= Miskito Sambu =

Ethnic group in Mosquitia, Central America

The Miskito Sambu, also known simply as the Miskito, are an ethnic group of mixed cultural ancestry (African-Indigenous American) occupying a portion of the Mosquito Coast in Central America. Although older records, beginning with Spanish documents of the early 18th century, refer to the group as "Mosquitos Zambos", modern ethnographic terminology uses the term Miskito.

==History==

===Origin===

According to early accounts, slaves traveling on a slave ship revolted and took the ship over, but wrecked it near Cape Gracias a Dios, though they disagree on the impact the arrival of these Africans had on the local people, and how they were received. When Alexander Exquemelin, the first and earliest visitor (in c 1671) to the coast to describe the origins of the Miskito Sambu believed that the local people enslaved the Africans anew, while a slightly later account (1688) by the Sieur Raveneau de Lussan, thought that the local people received the Africans hospitably and married with them.

Sources written later still give different accounts. The bishop of Nicaragua, Benito Garret y Arlovi writing in 1711, but basing himself on reports by missionaries who worked in Nueva Segovia and Chontales as well as the testimony of an "ancient" former slave named Juan Ramón, said that the Africans violently overthrew their hosts, and intermarried with their women.

The date and circumstances of the shipwreck are also uncertain. Bishop Garret y Arlovi related that the ship wrecked in 1641, while an English buccaneer only known as M. W., writing in 1699 mentions two different dates in two different places: in one instance he places it as 50 years earlier (or 1649) while in another he places it 60 years earlier (1639), which might mean that his informants told him contradictory information, or that there were two shipwrecks.

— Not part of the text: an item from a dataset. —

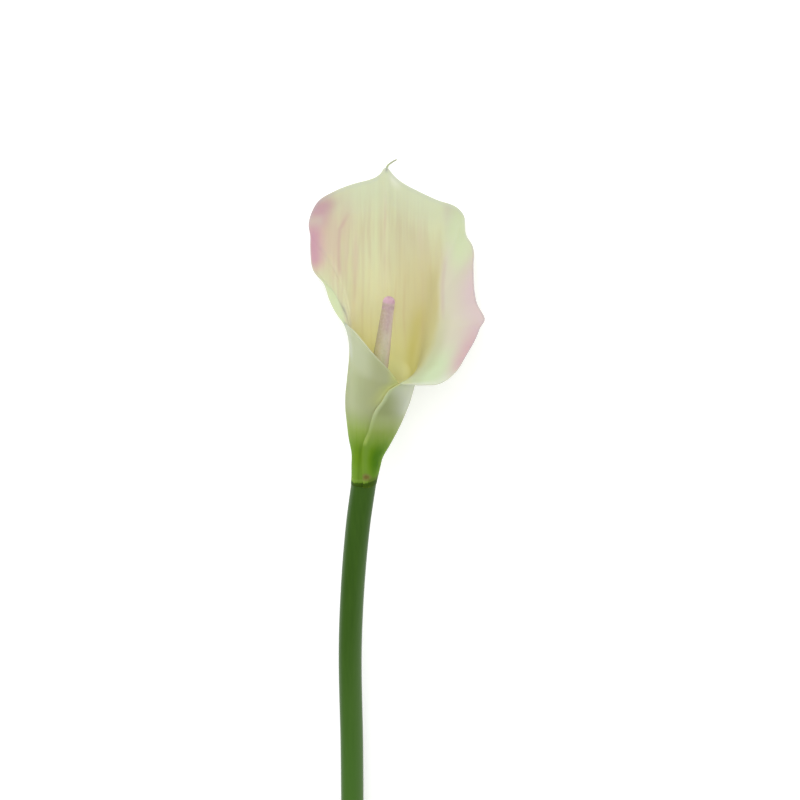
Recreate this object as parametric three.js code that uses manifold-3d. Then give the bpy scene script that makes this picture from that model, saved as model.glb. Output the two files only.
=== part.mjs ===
// A cut calla lily laid on its back: one spathe rolled into a funnel, the spadix inside it and a bare stem.
// Millimetres, +Z up. The flower points along +Y with its mouth up, and rests on the back of the spathe's
// limb and on the cut end of the stem.
import * as THREE from "three";
import { mergeVertices } from "three/addons/utils/BufferGeometryUtils.js";
import Module from "manifold-3d";

const wasm = await Module();
wasm.setup();

// The flower's own line starts at its foot, where the spathe sits on the stem, and leans to +X and up.
const FOOT_HEIGHT = 29;
const LEAN = new THREE.Vector3(0.14, 1, 0.16).normalize();
const SIDE = new THREE.Vector3(1, 0, 0).addScaledVector(LEAN, -LEAN.x).normalize();
const FRONT = new THREE.Vector3().crossVectors(SIDE, LEAN);

// Stem: bare, round and a little bowed, with a plug that stands inside the foot of the spathe.
const STEM_LENGTH = 285;
const STEM_RADIUS = 4.75;
const STEM_TOP_RADIUS = 5.2;
const STEM_SIDES = 20;
const STEM_STEPS = 30;
const PLUG_RADIUS = 3.2;
const PLUG_HEIGHT = 10;
const SEAT_GAP = 0.3;
// The stem's sideways bow: distance behind the foot, then how far to +X.
const STEM_BOW = [
  [-285, -2.6],
  [-200, -4.8],
  [-112, -5.3],
  [-71, -5.9],
  [-44, -4.8],
  [-17, -2.4],
  [0, 0],
];

// Spadix: a finger of small florets on the flower's line, drawn in at its round tip.
const SPADIX_TOP = 79;
const SPADIX_SHOULDER = 75.5;
const SPADIX_RADIUS = 3.3;
const SPADIX_TIP_RADIUS = 2.5;
const SPADIX_TAPER_FROM = 52;
const FLORETS_ROUND = 12;
const FLORET_PITCH = 1.5;
const FLORET_RELIEF = 0.14;

// Spathe: one sheet, rolled with its right edge over its left. A turn is an angle round the flower's line
// in degrees: 0 at the back, 90 at the right, 180 at the front.
const WALL = 0.8;
const FOOT_DROP = 0.9;
const FOOT_TILT = 0.75;
const OVERLAP_STEP = 1.2;
const NOTCH_TURN = 146;
const THROAT_HEIGHT = 48.5;
const THROAT_SLOPE = 4;
const COLUMNS = 72;
const TUBE_ROWS = 9;
const LIMB_ROWS = 15;
// The tube's shape: height up the flower's line, radius, and how far its centre bulges to the right.
const TUBE = [
  [-2, 4.9, -0.35],
  [0, 4.9, -0.35],
  [7, 5.6, -0.45],
  [12, 6.2, -0.5],
  [17.5, 8.2, -0.35],
  [24, 10.25, 0],
  [30, 11.9, 0.2],
  [36, 13.05, 0.55],
  [42, 13.6, 0.9],
  [55, 14.3, 1.2],
];
// Where the two edges run on the tube: share of the way up, then the turn of the left and right edges.
const SEAM = [
  [0, -240, 177],
  [0.15, -248, 188.5],
  [0.3, -250, 195.5],
  [0.43, -250, 193.5],
  [0.55, -248, 186.5],
  [0.65, -245, 184],
  [0.76, -239, 179.5],
  [0.84, -233, 172],
  [0.92, -225, 167],
  [0.97, -218, 159],
  [1, NOTCH_TURN - 360, NOTCH_TURN],
];
// The limb's edge from the notch round by the left, the tip and the right. Each row is a column of the
// sheet, the turn where that column leaves the throat, the edge's place from the foot with Z from the
// table, and how far the column curls outwards: 1 is an even arc, 0 ends straight, less turns back up.
const RIM = [
  [5, -190, 10.2, 47.2, 50.5, 0.2],
  [9, -170, 5.7, 51.7, 51.5, 0.2],
  [14, -146, 0, 58.3, 49.5, 0.2],
  [18, -127, -3.6, 62.6, 44, 0.2],
  [21, -114, -6.3, 65.2, 38, 1],
  [24, -103, -11.5, 71, 30.5, 1.6],
  [26, -97, -14.5, 77, 24, 1.6],
  [28, -92, -16.9, 83.8, 17.5, 1.3],
  [30, -88, -21.8, 90.3, 11.5, 0.9],
  [32, -84, -23, 99.5, 5.5, 0.7],
  [33, -81, -23.1, 105, 3, 0.5],
  [34, -78, -23.9, 110.5, 1, 0.4],
  [36, -67, -20.6, 119.3, -2, 0.1],
  [38, -50, -13.7, 124, -3.5, -0.1],
  [40, -30, -4.4, 127.6, -4, -0.3],
  [42, -8, 6.9, 130, -4, -0.3],
  [43, 0, 10, 130.5, -4, -0.3],
  [44, 7, 13, 129.2, -4, -0.3],
  [45, 17, 18, 126.7, -4, -0.3],
  [47, 38, 30.4, 120.8, -3.5, -0.2],
  [49, 56, 39.4, 117.4, -1.5, 0.1],
  [50, 63, 42.5, 113.6, 0.5, 0.3],
  [51, 69, 42.8, 107.8, 3.5, 0.5],
  [51.4, 71, 43.3, 104.7, 5.5, 0.6],
  [52, 74, 45.7, 100.6, 9, 0.7],
  [54, 81, 46, 90.5, 16.5, 0.8],
  [56, 88, 46.2, 80, 24, 0.9],
  [57, 92, 47.3, 74.3, 27.5, 1],
  [58, 96, 50.2, 68.2, 32, 1.1],
  [59, 99.5, 48.2, 64.4, 34.5, 1.1],
  [60, 103, 46.4, 60, 37, 1.1],
  [62, 110, 42.3, 52.8, 41, 1.1],
  [64, 117, 38, 46, 45, 1.1],
  [66, 124, 31.6, 41.4, 49, 1.1],
  [68, 131, 24.4, 40.7, 50, 1.1],
  [70, 138, 19.3, 40.9, 49.5, 1],
];
const RIB_START = 0.45;
const RIB_END = 0.32;
// The tip is drawn out and up at one column, over this many columns to each side.
const TIP_COLUMN = 43;
const TIP_WIDTH = 1.1;
const TIP_DRAW = new THREE.Vector3(-0.9, 3.9, 4.8);
// The limb is pressed flat where it would go below the table, with this much height to blend over.
const PRESS_BLEND = 1.5;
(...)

According to Exquemelin's original account, the slaves took over the ship in a revolt and brought it to the coast, while the Spanish translation of the account, which may have had access to other sources, said the ship was carrying the slaves to "Tierra Firme" (Panama) and it wrecked on an island and the slaves swam ashore. The French translation adds that the ship was Portuguese and had the intention of carrying the slaves to Brazil, and this section may also have been influenced by other unnamed sources. Pedro de Rivera, writing in 1742 reported that the ship that was wrecked in 1650 "according to tradition" and that it was owned by "Lorenzo Gramalxo" (probably Lorenzo Gramajo, a prominent Portuguese merchant of Cartagena).

===Rise to dominance===

This group of mixed ancestry were usually called Mosquitos Zambos by the Spanish, while the others living more on the southern region (in modern Nicaragua) have been dubbed Tawira Miskito (Straight-haired Miskito) by modern scholars such as Karl Offen. Over the course of the eighteenth century, the Miskito Sambu became dominant, and the office of king was in Sambu hands from the first decade of the century onward.

There are a number of later stories which recount the same sequence of events, though often with different details, and different possible dates. It is possible that these accounts are of separate shipwrecks, or that the same wreck was elaborated in later accounts through oral tradition.

The Miskito Sambu were aggressive, an early report of 1699 has them waging near constant war with their neighboring Indigenous groups. The Spanish reported many raids directed against their holdings beginning in 1699 and continuing through most of the 18th century. The raids often carried off slaves, for use at home or for sale to English traders from Jamaica, who sent them to the island to work. The English also supplied the Miskito Sambu with muskets and military training to assist in these raids. Raiding reached as far south as modern Costa Rica and as far north as the Yucatán.

According to the French buccaneer Raveneau de Lussan, who visited in 1688, the Sambu settled largely in the valley of the Wanks River (modern Rio Coco), and the report of the buccaneer M. W. in 1699, their settlements were concentrated in that river, and somewhat to the west along the coast of modern-day Honduras almost as far as Trujillo. By the early eighteenth century, the leader of the Sambu group had the Miskito title General in the chieftaincy system of the Mosquito Coast. At some point in the early eighteenth century, however, the Sambu took over the premier title of King, and the palace that was occupied by a Tawira king, Jeremy, in 1699 was now occupied by a "mulatto", also named Jeremy, in 1711. From that point on, the Sambu held the kingship.

The emergence of the Miskito Sambu gradually split the larger Miskito people in two; be that as it may, the Sambu group was generally dominant and the more aggressive. In what was essentially a power sharing system, Sambus held the northern titles of King and General, while the original Miskitos (otherwise called Tawira) held the titles of Governor and Admiral.